In the existing implementation, the shareable cache is computed as 'L3
per thread, L2 per core'.
Recomputing this shareable cache as 'L3 per CCX'(Core-Complex) has
brought performance gains of ~44% for memory sizes greater than 16MB.
The patch I posted earlier: 'Tuning NT Threshold parameter for AMD
machines'
https://sourceware.org/pipermail/libc-alpha/2020-August/117080.html
and the recent patch committed by Patrick McGehearty: 'Reversing
calculation of __x86_shared_non_temporal_threshold', both have
regression problems on AMD Zen machines for memory ranges of 1MB to 8MB
as per the large bench variant results.
This patch addresses the regression problem on AMD Zen machines.
The below link will show the performance results chart comparison of
'Master' branch and 'AMD' patch against the 2.32 stable release.

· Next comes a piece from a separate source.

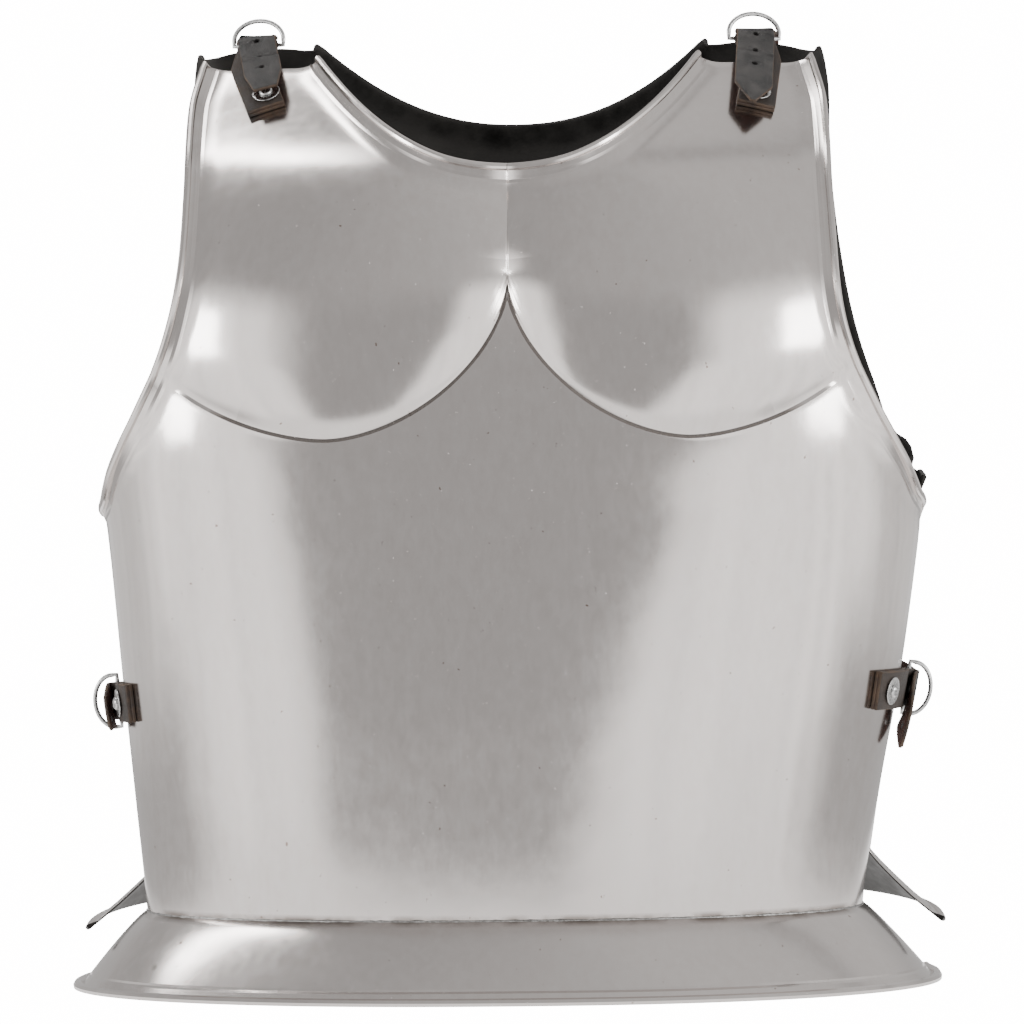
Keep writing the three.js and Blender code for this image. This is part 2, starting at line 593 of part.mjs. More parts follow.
// The loose end of a strap, from where it leaves the bar to its tip: at a shoulder it lies along the plate, and at a
// side it stands out straight.
function tailStations(set, bar, start) {
  const steps = 9;
  const { breastEdge, reach } = places[set.at];
  const shoulder = set.at === "shoulder";
  return Array.from({ length: steps }, (_, k) => {
    const share = (k + 1) / steps;
    const gone = set.tail * share;
    const at = start.clone().addScaledVector(bar.ahead, -gone).addScaledVector(bar.out, SPRING);
    const x = start.x + set.drift * share;
    if (shoulder && gone > reach) {
      const height = breastEdge - (gone - reach) * Math.abs(bar.ahead.z);
      const rest = seatOn(breast, set, height, x - set.side * set.x);
      const lift = SHEET / 2 + LAYER_THREE + set.lift * Math.sin((share * Math.PI) / 2);
      at.copy(rest.at).addScaledVector(rest.normal, lift);
    }
    if (shoulder) at.addScaledVector(bar.across, (x - at.x) / bar.across.x);
    else at.x += set.drift * share;
    at.z -= set.sink * share ** 2;
    const narrowing = clamp((gone - set.tail + TIP_LENGTH) / TIP_LENGTH, 0, 1);
    const across = bar.across.clone().applyAxisAngle(bar.ahead, radians(set.twist * share));
    const left = STRAP_WIDTH / 2 - set.leftCut * narrowing;
    return { at, across, left, right: STRAP_WIDTH / 2 - set.rightCut * narrowing };
  });
}

// One set: a tab folded round the ring's bar and riveted to the breastplate, the ring, and a strap that is riveted
// to the backplate, goes over the bar inside the ring, and hangs down in front.
function strapSet(set) {
  const place = places[set.at];
  const shoulder = set.at === "shoulder";
  const edge = seatOn(breast, set, place.breastEdge);
  const inside = seatOn(breast, set, place.breastEdge - 1);
  const out = edge.normal;
  const ahead = out.clone().cross(edge.across);
  ahead.multiplyScalar(Math.sign(ahead.dot(edge.at.clone().sub(inside.at))));
  const middle = SHEET / 2 + (LAYER_ONE + LAYER_TWO) / 2 + place.stand;
  const centre = edge.at.clone().addScaledVector(ahead, place.reach).addScaledVector(out, middle);
  const bar = { centre, across: edge.across, ahead, out };

  const tabSeat = seatOn(breast, set, set.tabRivet, set.rivetShift);
  const leaf = (lift) => follow(breast, set, place.breastEdge, set.tabEnd, 6, lift, set.tabDrift);
  const loop = wrap(bar, TAB_RADIUS, 125, -125, 8);
  const folded = ribbonSolid([...leaf(LAYER_TWO).reverse(), ...loop, ...leaf(LAYER_ONE)]);
  const tab = drill(folded, tabSeat.at, tabSeat.normal, SHANK + GAP);

  const bow = shoulder ? new THREE.Vector3(0, 0.1, 1) : new THREE.Vector3(set.side, 0.15, 0);
  bow.addScaledVector(edge.across, -bow.dot(edge.across)).normalize();
  const ring = ringSolid(centre, edge.across, bow);

  const strapSeat = seatOn(back, set, place.strapRivet);
  const onBack = follow(back, set, place.strapEnd, place.backEdge, 6, LAYER_ONE + BACK_ROOM);
  const over = wrap(bar, TAB_RADIUS + LEATHER + GAP, place.meet, 90, 4);
  const tail = tailStations(set, bar, over.at(-1).at);
  let strap = ribbonSolid([...onBack, ...over, ...tail]);
  strap = drill(strap, strapSeat.at, strapSeat.normal, SHANK + GAP);
  const run = new THREE.CatmullRomCurve3([over.at(-1), ...tail].map(({ at }) => at));
  for (let k = 0; k < 3; k++) {
    const share = (FIRST_HOLE + HOLE_PITCH * k) / set.tail;
    strap = drill(strap, run.getPointAt(share), bar.across.clone().cross(run.getTangentAt(share)), HOLE);
  }

  const onTab = 2 * (LEATHER + GAP) + GAP;
  const onStrap = LEATHER + 2 * GAP + BACK_ROOM;
  const rivet = (seat, layers) => rivetSolid(seat.at, seat.normal, layers + WASHER_THICKNESS + GAP);
  const pieces = [
    { name: "tab", solid: tab, finish: TAB_LEATHER },
    { name: "ring", solid: ring, finish: BRIGHT_STEEL },
    { name: "strap", solid: strap, finish: STRAP_LEATHER },
    { name: "tab_rivet", solid: rivet(tabSeat, onTab), finish: BRIGHT_STEEL },
    { name: "tab_washer", solid: washerSolid(tabSeat.at, tabSeat.normal, onTab), finish: BRIGHT_STEEL },
    { name: "strap_rivet", solid: rivet(strapSeat, onStrap), finish: BRIGHT_STEEL },
    { name: "strap_washer", solid: washerSolid(strapSeat.at, strapSeat.normal, onStrap), finish: BRIGHT_STEEL },
  ];
  const meshes = pieces.map(({ name, solid, finish }) => solidMesh(`${set.name}_${name}`, solid, finish));
  return { meshes, seats: { breast: tabSeat, back: strapSeat } };
}

// ---- The assembly ----
const sets = strapSets.map(strapSet);
const drilled = (plate, key) =>
  sets.reduce((solid, { seats }) => drill(solid, seats[key].at, seats[key].normal, SHANK + GAP), plateSolid(plate));
const breastSolid = drilled(breast, "breast");
const ground = new THREE.BoxGeometry(600, 600, 40);
const floorCut = geometrySolid(ground, new THREE.Matrix4().makeTranslation(0, 0, -20));

const cuirass = new THREE.Group();
cuirass.add(solidMesh("breastplate", breastSolid.subtract(floorCut), STEEL));
cuirass.add(solidMesh("backplate", drilled(back, "back"), STEEL));
cuirass.add(...sets.flatMap(({ meshes }) => meshes));

// The origin is on the ground, under the middle of the width and the depth.
const middle = new THREE.Box3().setFromObject(cuirass).getCenter(new THREE.Vector3());
cuirass.position.set(-middle.x, -middle.y, 0);

export default cuirass;
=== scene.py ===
"""A steel cuirass: a formed breastplate and a backplate, strapped together at the shoulders and the sides.

The plates are worked out as torso sections in millimetres, as in the part's source, and every mesh is made in
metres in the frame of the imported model: +Z up, -Y the front of the chest, +X the wearer's left.
"""
import math
from collections import namedtuple

import bmesh
import bpy
import numpy as np
from bpy.props import FloatProperty, FloatVectorProperty, IntProperty, PointerProperty
from mathutils import Matrix, Quaternion, Vector


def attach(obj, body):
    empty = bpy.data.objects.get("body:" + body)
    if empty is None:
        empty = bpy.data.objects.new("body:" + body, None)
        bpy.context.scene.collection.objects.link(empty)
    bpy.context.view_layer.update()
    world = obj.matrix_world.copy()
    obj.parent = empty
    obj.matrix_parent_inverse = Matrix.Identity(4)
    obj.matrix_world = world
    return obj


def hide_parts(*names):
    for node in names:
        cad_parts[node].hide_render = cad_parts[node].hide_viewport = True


bl_info = {
    "name": "Steel Cuirass",
    "version": (1, 0, 0),
    "blender": (4, 5, 0),
    "location": "View3D > Sidebar > Cuirass",
    "description": "Builds a steel breastplate and backplate with their straps, rings and rivets",
    "category": "Object",
}

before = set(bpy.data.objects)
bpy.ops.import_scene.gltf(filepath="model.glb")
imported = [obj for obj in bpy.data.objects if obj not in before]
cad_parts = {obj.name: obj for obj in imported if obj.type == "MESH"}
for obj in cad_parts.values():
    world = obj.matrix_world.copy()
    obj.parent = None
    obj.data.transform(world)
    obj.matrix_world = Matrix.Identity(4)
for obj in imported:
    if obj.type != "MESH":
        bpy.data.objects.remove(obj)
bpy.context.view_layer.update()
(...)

https://i.imgur.com/0ZJAwes.png
Summary: On master branch we see a regression for memoery sizes below
8MB with performance drop of upto 99%, whereas AMD patch has performance
gains for 16MB and above with no regressions.
Note: The benchmarking is done by isolating all the cpu cores in a CCX,
configuring them to fixed frequency mode and routing the IRQs to other
cpu cores.
Then the large bench tests were run by pinning to one of the isolated
cores for 1000 iterations and the performance computation is done by
taking average of these iterations.
Sajan Karumanchi (1):
x86: Optimizing memcpy for AMD Zen architecture.
sysdeps/x86/cacheinfo.h | 31 +++++++++++++++++++++++++------
1 file changed, 25 insertions(+), 6 deletions(-)